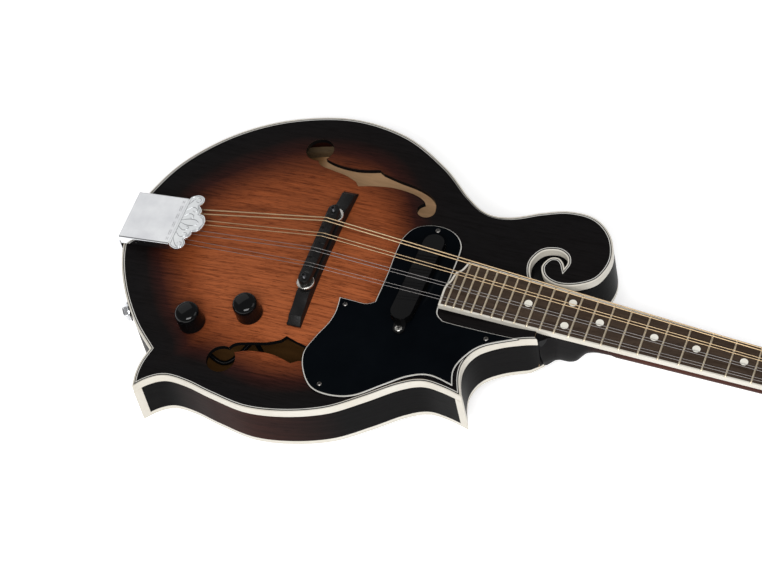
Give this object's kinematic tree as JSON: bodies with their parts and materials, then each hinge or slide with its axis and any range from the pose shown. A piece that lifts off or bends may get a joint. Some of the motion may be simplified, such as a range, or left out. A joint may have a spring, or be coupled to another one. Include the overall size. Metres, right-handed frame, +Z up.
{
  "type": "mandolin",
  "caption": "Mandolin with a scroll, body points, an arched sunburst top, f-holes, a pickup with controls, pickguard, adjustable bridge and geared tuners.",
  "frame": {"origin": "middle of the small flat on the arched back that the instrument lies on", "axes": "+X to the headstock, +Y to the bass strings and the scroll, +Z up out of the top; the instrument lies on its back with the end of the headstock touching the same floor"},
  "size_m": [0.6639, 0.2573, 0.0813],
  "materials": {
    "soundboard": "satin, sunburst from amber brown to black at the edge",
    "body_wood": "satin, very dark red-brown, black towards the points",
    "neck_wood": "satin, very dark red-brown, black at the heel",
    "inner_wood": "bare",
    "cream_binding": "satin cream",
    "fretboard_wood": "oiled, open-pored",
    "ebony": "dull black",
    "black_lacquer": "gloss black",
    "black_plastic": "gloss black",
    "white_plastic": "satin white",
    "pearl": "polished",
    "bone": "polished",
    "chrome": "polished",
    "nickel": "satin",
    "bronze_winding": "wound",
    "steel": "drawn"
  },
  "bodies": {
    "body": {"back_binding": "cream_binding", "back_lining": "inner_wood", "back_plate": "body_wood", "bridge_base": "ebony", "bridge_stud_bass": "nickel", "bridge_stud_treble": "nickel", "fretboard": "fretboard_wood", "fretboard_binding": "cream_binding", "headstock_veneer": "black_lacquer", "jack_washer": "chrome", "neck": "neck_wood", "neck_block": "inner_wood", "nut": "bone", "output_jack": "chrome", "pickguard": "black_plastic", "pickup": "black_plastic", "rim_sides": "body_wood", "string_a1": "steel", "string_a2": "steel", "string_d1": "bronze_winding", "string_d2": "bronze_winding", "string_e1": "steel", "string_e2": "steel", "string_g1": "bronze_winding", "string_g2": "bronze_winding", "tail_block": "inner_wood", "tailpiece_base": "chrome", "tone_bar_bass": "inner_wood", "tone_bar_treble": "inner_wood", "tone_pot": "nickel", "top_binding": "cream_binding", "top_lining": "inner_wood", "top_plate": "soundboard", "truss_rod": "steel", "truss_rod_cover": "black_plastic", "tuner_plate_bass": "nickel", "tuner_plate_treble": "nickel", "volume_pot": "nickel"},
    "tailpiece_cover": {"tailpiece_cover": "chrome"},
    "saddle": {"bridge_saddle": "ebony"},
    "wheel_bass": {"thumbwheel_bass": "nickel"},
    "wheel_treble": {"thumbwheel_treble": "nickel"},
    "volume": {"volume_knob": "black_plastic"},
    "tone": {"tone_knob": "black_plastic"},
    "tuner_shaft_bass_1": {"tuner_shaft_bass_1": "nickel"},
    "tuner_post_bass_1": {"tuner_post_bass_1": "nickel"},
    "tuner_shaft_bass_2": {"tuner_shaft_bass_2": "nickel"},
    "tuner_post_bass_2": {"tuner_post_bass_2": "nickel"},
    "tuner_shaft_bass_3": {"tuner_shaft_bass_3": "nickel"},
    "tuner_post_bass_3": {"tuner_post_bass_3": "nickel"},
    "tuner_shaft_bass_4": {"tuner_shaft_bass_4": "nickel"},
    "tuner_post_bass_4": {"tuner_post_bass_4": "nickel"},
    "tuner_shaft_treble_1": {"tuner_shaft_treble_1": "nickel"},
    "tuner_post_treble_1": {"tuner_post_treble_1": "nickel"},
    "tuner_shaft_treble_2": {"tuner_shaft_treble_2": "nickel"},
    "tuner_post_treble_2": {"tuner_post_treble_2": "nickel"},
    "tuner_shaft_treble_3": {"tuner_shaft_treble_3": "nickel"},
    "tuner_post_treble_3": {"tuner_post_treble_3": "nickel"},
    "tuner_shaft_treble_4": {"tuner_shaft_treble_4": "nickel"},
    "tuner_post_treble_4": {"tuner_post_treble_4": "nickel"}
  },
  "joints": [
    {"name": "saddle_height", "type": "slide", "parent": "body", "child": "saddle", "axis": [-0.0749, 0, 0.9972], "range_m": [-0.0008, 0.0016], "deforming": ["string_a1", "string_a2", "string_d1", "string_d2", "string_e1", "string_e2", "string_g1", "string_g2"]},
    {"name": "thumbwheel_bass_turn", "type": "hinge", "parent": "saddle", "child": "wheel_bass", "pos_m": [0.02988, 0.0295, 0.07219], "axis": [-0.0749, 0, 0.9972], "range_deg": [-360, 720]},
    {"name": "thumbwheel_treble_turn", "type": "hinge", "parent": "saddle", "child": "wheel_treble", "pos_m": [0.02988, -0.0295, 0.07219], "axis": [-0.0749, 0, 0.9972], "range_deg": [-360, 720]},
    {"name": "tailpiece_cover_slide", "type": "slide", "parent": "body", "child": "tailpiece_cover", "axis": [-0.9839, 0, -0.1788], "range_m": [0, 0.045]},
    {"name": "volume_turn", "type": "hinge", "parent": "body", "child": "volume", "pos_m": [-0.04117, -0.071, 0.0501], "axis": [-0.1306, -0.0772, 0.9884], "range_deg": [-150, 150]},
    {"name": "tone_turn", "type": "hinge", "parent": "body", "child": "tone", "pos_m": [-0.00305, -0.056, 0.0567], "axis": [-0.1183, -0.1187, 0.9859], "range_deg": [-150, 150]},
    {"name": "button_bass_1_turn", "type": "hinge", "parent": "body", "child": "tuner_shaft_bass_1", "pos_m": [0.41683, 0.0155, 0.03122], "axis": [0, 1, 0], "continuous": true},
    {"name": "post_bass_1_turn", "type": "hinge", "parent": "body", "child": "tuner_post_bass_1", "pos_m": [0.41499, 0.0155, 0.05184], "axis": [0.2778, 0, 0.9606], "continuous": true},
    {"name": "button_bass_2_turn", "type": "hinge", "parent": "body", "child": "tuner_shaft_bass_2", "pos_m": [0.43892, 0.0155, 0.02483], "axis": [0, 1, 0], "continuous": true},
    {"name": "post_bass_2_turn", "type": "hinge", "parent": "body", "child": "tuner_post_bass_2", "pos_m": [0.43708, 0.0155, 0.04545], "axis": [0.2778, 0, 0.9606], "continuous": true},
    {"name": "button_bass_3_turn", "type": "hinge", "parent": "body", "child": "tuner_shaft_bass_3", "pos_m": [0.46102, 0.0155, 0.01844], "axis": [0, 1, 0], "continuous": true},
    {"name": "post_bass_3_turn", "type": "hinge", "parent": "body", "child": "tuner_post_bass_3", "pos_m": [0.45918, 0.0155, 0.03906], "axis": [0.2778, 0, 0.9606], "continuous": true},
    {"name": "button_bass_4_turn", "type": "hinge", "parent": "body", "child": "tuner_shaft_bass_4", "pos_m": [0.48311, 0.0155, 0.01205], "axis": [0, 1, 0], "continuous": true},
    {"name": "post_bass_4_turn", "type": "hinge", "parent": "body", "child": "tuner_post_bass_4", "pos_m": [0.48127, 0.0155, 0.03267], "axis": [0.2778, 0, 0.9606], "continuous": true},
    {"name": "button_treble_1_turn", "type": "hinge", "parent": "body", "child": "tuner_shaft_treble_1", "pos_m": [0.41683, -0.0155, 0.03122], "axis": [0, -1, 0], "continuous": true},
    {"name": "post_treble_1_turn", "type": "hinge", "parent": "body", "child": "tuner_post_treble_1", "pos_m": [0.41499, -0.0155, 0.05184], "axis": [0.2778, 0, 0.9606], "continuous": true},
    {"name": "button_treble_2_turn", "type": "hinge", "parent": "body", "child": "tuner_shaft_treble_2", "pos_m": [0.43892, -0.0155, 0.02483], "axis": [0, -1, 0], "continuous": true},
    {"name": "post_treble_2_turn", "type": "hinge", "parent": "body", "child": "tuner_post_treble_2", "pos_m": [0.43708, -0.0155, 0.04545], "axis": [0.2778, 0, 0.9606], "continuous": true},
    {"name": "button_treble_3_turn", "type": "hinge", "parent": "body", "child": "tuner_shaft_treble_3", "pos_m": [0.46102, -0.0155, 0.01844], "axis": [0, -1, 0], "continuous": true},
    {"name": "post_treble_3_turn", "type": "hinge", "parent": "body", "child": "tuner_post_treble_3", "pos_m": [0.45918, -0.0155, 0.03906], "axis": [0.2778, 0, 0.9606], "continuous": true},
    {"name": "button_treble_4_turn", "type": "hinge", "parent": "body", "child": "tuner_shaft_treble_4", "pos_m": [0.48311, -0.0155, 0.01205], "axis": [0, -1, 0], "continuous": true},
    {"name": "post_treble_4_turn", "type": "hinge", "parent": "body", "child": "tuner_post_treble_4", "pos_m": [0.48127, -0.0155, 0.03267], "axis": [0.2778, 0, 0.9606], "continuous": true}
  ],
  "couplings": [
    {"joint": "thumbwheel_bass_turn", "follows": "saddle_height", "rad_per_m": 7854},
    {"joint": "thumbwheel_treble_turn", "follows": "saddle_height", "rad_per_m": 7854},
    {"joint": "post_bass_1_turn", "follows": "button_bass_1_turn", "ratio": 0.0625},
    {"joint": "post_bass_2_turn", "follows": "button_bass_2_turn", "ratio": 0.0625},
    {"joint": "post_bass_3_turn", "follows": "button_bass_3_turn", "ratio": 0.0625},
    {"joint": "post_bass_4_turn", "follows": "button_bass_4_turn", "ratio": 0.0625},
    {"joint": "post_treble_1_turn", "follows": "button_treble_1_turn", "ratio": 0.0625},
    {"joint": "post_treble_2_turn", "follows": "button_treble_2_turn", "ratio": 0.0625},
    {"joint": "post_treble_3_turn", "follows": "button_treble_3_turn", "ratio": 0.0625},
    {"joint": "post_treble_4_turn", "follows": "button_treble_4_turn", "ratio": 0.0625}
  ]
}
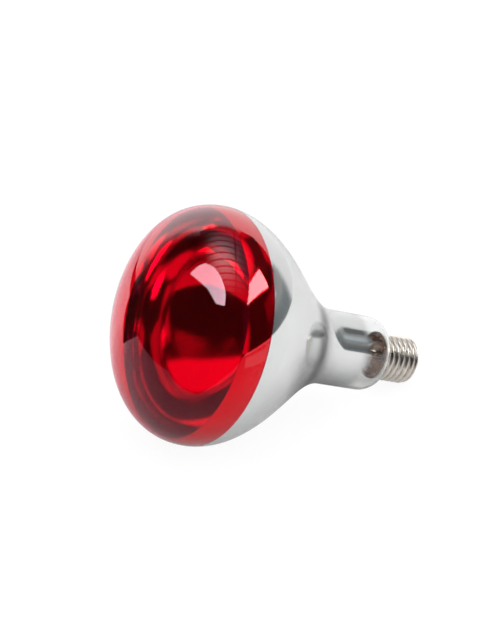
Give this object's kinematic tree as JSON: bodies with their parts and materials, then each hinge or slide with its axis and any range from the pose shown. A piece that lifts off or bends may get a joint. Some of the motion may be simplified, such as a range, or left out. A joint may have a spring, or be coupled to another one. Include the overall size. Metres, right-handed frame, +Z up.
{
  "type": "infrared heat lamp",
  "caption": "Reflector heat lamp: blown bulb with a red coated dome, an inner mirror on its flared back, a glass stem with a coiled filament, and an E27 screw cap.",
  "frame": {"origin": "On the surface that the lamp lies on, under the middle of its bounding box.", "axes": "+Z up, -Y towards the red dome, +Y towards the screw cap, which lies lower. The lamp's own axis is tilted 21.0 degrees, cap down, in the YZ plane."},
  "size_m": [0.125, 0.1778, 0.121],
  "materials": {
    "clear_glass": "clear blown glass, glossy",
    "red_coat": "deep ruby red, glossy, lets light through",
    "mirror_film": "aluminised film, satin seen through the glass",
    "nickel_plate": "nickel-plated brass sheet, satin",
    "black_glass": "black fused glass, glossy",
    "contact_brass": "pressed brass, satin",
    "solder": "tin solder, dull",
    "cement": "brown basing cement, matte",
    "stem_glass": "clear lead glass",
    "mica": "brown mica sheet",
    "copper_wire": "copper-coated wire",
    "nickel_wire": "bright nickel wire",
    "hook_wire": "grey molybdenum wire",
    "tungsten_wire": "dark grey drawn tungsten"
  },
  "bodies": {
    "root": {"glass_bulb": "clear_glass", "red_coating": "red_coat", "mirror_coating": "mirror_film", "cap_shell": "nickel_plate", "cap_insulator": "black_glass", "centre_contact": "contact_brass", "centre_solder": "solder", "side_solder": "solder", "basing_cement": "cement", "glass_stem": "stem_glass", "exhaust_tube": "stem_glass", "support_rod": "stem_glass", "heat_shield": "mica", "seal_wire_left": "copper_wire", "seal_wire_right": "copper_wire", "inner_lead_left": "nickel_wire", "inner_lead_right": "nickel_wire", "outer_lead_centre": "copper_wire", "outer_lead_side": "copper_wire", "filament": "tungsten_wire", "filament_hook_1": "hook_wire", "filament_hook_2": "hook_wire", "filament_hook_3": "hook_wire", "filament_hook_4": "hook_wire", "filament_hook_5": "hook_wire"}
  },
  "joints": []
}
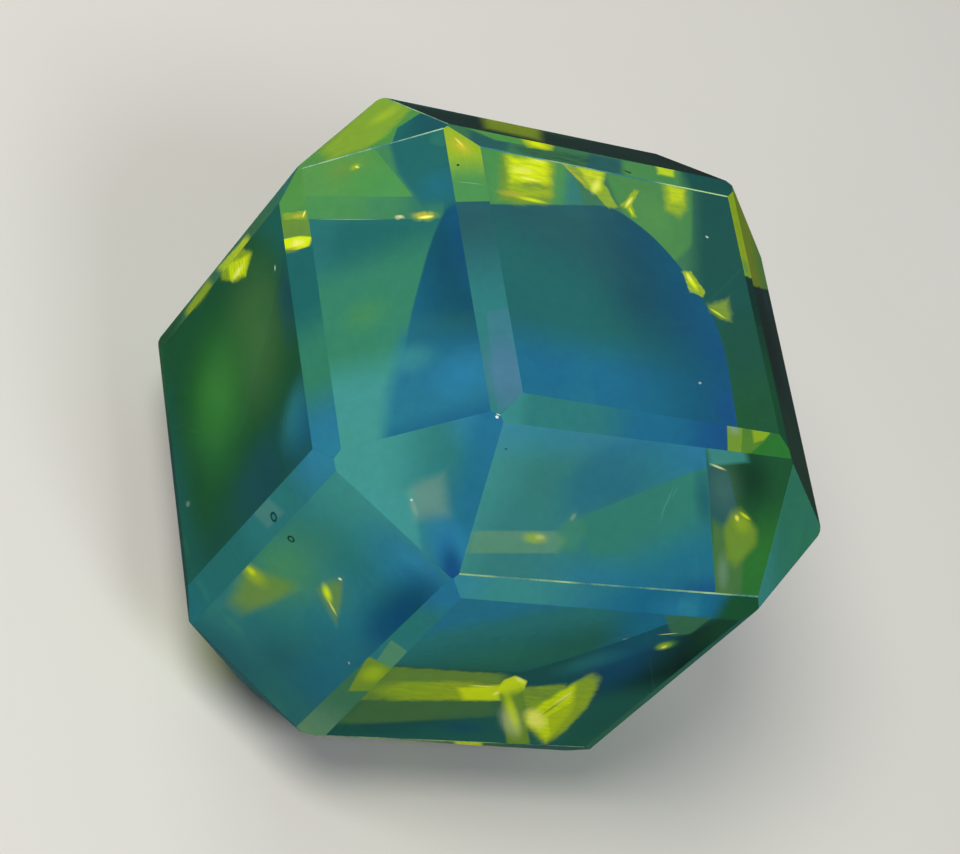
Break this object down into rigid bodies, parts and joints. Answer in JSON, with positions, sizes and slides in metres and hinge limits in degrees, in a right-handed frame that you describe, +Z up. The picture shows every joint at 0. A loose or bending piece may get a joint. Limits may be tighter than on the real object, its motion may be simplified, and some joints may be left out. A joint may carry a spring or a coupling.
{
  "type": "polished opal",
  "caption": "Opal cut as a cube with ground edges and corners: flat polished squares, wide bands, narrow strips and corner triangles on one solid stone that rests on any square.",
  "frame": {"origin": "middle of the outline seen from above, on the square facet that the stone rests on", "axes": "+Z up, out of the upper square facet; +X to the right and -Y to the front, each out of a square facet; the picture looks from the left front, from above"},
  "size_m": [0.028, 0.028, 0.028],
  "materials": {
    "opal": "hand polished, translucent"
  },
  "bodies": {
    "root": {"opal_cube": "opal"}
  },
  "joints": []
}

++++

Exercise details: Repeat word for word each line from the one with "Break this object" to the end of the records above, inclusive.

Task solution:
Break this object down into rigid bodies, parts and joints. Answer in JSON, with positions, sizes and slides in metres and hinge limits in degrees, in a right-handed frame that you describe, +Z up. The picture shows every joint at 0. A loose or bending piece may get a joint. Limits may be tighter than on the real object, its motion may be simplified, and some joints may be left out. A joint may carry a spring or a coupling.
{
  "type": "polished opal",
  "caption": "Opal cut as a cube with ground edges and corners: flat polished squares, wide bands, narrow strips and corner triangles on one solid stone that rests on any square.",
  "frame": {"origin": "middle of the outline seen from above, on the square facet that the stone rests on", "axes": "+Z up, out of the upper square facet; +X to the right and -Y to the front, each out of a square facet; the picture looks from the left front, from above"},
  "size_m": [0.028, 0.028, 0.028],
  "materials": {
    "opal": "hand polished, translucent"
  },
  "bodies": {
    "root": {"opal_cube": "opal"}
  },
  "joints": []
}